## WHAT YOU HAVE TO DO
Return verbatim everything from the first line through the line that contains "return reach * (1 - 0.45 * lids)", and stop there.

## AVAILABLE DATA
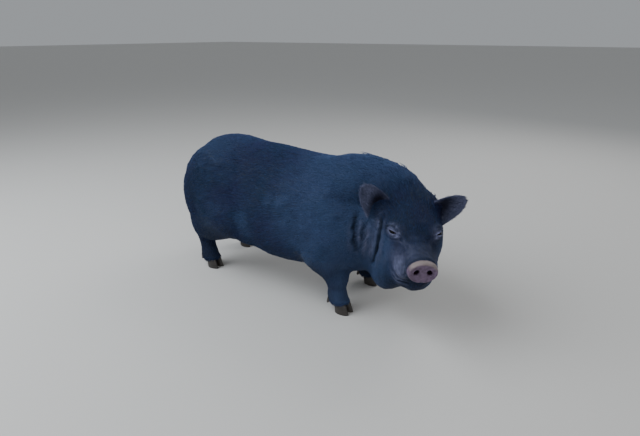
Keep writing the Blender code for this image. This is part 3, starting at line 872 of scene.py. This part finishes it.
def reach_of(place, settings):
    """The length of a tuft at each vertex."""
    reach = settings.length * (1 + 0.10 * waves(place.points, 0.09, 31))
    reach *= 1 - 0.25 * ramp(-place.normals[:, 2], 0.3, 0.9)
    reach *= 1 + 0.12 * crest(place)
    reach *= 1 - 0.45 * place.headward()
    reach *= 1 - 0.42 * place.face()
    snout = ramp(place.head[:, 0], 0.12, 0.19) * place.headward()
    reach *= 1 - 0.35 * snout
    reach *= 1 - 0.55 * place.foot()
    reach *= 1 - 0.35 * place.of("foreleg", "hindleg")
    ear, switch = place.of("ear"), place.of("tail_switch")
    tail = place.of("tail") - switch
    for on, own in ((place.coronet(), 0.0125), (ear, 0.0075), (tail, 0.016), (switch, 0.030)):
        reach = reach * (1 - on) + own * on
    lids = np.clip(slit_mask(place) * 1.6, 0, 1)
    return reach * (1 - 0.45 * lids)


def thickness_of(place):
    """How thick the coat grows at each vertex, 1 being the trunk's."""
    thick = 1 - 0.45 * ramp(-place.normals[:, 2], 0.5, 0.95) * (1 - place.headward())
    thick += 1.1 * place.headward() + 1.2 * place.face()
    thick += 0.7 * place.foot() + 1.0 * place.of("tail") + 3.0 * place.of("tail_switch")
    thick += 0.9 * place.of("ear") * (1 - 0.75 * inner_ear(place))
    hem = place.coronet()
    thick += 1.2 * hem
    thick *= 1 - hem * ramp(-place.normals[:, 2], 0.7, 0.95)
    thick *= 1 - nose_mask(place)
    thick *= 1 - slit_mask(place)
    return np.clip(thick, 0, 8)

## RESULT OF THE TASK
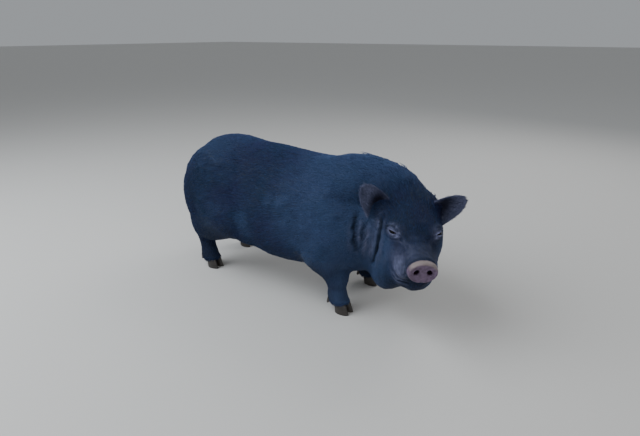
Keep writing the Blender code for this image. This is part 3, starting at line 872 of scene.py. This part finishes it.
def reach_of(place, settings):
    """The length of a tuft at each vertex."""
    reach = settings.length * (1 + 0.10 * waves(place.points, 0.09, 31))
    reach *= 1 - 0.25 * ramp(-place.normals[:, 2], 0.3, 0.9)
    reach *= 1 + 0.12 * crest(place)
    reach *= 1 - 0.45 * place.headward()
    reach *= 1 - 0.42 * place.face()
    snout = ramp(place.head[:, 0], 0.12, 0.19) * place.headward()
    reach *= 1 - 0.35 * snout
    reach *= 1 - 0.55 * place.foot()
    reach *= 1 - 0.35 * place.of("foreleg", "hindleg")
    ear, switch = place.of("ear"), place.of("tail_switch")
    tail = place.of("tail") - switch
    for on, own in ((place.coronet(), 0.0125), (ear, 0.0075), (tail, 0.016), (switch, 0.030)):
        reach = reach * (1 - on) + own * on
    lids = np.clip(slit_mask(place) * 1.6, 0, 1)
    return reach * (1 - 0.45 * lids)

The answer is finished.